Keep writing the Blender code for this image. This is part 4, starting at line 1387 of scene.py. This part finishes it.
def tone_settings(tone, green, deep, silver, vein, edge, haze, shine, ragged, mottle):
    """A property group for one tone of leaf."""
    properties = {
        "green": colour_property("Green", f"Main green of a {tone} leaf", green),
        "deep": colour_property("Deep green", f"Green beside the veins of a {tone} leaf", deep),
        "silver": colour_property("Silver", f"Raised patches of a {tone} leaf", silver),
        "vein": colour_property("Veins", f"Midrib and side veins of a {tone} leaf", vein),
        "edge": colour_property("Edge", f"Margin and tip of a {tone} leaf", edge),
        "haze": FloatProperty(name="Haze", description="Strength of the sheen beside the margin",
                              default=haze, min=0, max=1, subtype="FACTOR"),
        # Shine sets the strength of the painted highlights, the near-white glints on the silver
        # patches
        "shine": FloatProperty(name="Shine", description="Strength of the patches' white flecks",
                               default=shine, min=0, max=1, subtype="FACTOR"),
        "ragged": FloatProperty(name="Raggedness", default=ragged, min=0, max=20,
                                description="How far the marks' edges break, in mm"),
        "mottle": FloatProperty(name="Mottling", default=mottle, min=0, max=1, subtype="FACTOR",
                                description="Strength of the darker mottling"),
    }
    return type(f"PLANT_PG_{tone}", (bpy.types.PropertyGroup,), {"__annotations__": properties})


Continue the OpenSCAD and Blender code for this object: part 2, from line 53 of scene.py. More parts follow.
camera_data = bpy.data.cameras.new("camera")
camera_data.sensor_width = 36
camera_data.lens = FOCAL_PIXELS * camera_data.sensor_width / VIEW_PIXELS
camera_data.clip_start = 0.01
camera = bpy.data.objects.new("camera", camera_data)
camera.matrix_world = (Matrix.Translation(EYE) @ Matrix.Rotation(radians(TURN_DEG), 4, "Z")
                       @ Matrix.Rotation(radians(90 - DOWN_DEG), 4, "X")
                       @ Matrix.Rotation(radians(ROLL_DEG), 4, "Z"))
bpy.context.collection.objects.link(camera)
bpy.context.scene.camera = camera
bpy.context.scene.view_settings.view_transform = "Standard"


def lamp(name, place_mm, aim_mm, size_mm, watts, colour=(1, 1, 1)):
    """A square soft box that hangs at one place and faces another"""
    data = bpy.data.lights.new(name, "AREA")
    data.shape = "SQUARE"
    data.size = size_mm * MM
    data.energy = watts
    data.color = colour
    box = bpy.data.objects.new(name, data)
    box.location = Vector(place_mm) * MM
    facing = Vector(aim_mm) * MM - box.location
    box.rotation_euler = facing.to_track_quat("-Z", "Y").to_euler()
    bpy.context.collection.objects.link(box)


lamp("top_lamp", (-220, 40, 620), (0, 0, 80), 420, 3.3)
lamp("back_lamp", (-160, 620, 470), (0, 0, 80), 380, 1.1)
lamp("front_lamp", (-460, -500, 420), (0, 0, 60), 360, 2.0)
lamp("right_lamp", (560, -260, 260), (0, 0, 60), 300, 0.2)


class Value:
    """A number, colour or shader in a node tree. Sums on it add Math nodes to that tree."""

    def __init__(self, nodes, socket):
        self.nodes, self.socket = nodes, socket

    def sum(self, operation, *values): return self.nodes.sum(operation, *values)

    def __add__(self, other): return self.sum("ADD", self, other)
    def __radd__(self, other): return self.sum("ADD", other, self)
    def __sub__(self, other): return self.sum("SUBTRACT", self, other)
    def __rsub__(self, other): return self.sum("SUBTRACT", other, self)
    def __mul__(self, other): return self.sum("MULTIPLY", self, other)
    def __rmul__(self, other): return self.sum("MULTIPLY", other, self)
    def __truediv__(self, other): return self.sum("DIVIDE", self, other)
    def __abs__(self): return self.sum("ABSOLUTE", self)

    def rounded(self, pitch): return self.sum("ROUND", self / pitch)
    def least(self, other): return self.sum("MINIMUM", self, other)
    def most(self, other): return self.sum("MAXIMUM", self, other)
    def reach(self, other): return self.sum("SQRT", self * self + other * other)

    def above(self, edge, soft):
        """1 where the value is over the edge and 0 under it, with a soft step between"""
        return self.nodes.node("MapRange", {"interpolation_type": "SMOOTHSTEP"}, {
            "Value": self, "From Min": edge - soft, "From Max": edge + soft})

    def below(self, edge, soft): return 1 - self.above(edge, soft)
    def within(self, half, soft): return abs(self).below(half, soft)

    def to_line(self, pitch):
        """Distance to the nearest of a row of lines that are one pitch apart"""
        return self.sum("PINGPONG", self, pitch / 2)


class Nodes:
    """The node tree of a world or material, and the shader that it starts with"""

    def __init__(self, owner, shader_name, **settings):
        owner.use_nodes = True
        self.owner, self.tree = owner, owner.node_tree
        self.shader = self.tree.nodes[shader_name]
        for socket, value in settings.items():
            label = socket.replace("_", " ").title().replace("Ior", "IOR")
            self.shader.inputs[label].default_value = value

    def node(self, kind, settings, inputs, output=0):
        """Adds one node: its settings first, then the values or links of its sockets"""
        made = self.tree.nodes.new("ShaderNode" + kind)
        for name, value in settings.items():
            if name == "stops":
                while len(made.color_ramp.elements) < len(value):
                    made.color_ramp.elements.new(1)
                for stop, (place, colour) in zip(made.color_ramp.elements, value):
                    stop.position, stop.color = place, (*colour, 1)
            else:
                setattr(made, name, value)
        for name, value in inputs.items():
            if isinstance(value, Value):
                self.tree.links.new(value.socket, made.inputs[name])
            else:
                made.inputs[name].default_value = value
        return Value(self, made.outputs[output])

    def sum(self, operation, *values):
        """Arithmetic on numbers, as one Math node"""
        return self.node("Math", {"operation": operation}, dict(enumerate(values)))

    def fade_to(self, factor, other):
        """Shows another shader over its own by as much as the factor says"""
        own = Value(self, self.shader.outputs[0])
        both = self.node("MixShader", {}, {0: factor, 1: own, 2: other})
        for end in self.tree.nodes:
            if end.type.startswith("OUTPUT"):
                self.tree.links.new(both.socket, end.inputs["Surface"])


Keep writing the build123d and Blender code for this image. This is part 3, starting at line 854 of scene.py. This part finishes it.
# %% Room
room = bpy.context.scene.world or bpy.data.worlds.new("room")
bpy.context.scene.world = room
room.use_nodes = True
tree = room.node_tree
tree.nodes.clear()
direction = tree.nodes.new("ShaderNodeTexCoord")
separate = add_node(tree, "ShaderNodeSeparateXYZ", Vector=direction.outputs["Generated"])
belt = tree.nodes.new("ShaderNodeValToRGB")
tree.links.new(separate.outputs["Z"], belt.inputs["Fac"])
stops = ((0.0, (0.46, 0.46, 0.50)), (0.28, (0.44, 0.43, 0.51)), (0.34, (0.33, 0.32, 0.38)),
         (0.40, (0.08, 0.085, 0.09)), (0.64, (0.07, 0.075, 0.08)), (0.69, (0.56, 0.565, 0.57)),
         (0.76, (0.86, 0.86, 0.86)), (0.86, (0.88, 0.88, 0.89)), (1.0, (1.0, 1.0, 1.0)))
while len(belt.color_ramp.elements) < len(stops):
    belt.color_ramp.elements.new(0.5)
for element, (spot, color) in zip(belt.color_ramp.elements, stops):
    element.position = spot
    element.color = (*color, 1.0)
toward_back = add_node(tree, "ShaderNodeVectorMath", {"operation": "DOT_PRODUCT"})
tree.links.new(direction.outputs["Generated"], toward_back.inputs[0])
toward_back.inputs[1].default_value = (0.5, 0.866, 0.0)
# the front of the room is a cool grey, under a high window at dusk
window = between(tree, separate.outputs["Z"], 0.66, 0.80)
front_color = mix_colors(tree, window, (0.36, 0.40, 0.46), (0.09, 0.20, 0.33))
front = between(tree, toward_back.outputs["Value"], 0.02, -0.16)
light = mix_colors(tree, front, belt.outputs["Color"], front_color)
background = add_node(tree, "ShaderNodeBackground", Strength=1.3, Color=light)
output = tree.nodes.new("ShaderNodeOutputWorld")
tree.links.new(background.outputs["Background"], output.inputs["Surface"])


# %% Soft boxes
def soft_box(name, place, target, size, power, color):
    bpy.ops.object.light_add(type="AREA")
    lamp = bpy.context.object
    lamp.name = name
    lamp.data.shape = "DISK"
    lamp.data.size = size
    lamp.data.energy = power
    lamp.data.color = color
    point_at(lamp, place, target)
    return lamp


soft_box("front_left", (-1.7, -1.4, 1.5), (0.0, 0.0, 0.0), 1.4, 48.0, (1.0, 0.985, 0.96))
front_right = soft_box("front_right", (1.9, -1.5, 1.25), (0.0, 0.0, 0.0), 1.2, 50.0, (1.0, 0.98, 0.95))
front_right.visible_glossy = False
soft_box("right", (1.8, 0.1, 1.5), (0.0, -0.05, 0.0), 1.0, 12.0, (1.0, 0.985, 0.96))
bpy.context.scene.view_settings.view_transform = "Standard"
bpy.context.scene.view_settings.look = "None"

================================

» **YOUR INSTRUCTIONS**: Above are the records. Print exactly, and only, the lines from the line with "Keep writing the build123d" to the line with "return lamp", both inclusive.

» **RESPONSE FOR THIS EXERCISE**:
Keep writing the build123d and Blender code for this image. This is part 3, starting at line 854 of scene.py. This part finishes it.
# %% Room
room = bpy.context.scene.world or bpy.data.worlds.new("room")
bpy.context.scene.world = room
room.use_nodes = True
tree = room.node_tree
tree.nodes.clear()
direction = tree.nodes.new("ShaderNodeTexCoord")
separate = add_node(tree, "ShaderNodeSeparateXYZ", Vector=direction.outputs["Generated"])
belt = tree.nodes.new("ShaderNodeValToRGB")
tree.links.new(separate.outputs["Z"], belt.inputs["Fac"])
stops = ((0.0, (0.46, 0.46, 0.50)), (0.28, (0.44, 0.43, 0.51)), (0.34, (0.33, 0.32, 0.38)),
         (0.40, (0.08, 0.085, 0.09)), (0.64, (0.07, 0.075, 0.08)), (0.69, (0.56, 0.565, 0.57)),
         (0.76, (0.86, 0.86, 0.86)), (0.86, (0.88, 0.88, 0.89)), (1.0, (1.0, 1.0, 1.0)))
while len(belt.color_ramp.elements) < len(stops):
    belt.color_ramp.elements.new(0.5)
for element, (spot, color) in zip(belt.color_ramp.elements, stops):
    element.position = spot
    element.color = (*color, 1.0)
toward_back = add_node(tree, "ShaderNodeVectorMath", {"operation": "DOT_PRODUCT"})
tree.links.new(direction.outputs["Generated"], toward_back.inputs[0])
toward_back.inputs[1].default_value = (0.5, 0.866, 0.0)
# the front of the room is a cool grey, under a high window at dusk
window = between(tree, separate.outputs["Z"], 0.66, 0.80)
front_color = mix_colors(tree, window, (0.36, 0.40, 0.46), (0.09, 0.20, 0.33))
front = between(tree, toward_back.outputs["Value"], 0.02, -0.16)
light = mix_colors(tree, front, belt.outputs["Color"], front_color)
background = add_node(tree, "ShaderNodeBackground", Strength=1.3, Color=light)
output = tree.nodes.new("ShaderNodeOutputWorld")
tree.links.new(background.outputs["Background"], output.inputs["Surface"])


# %% Soft boxes
def soft_box(name, place, target, size, power, color):
    bpy.ops.object.light_add(type="AREA")
    lamp = bpy.context.object
    lamp.name = name
    lamp.data.shape = "DISK"
    lamp.data.size = size
    lamp.data.energy = power
    lamp.data.color = color
    point_at(lamp, place, target)
    return lamp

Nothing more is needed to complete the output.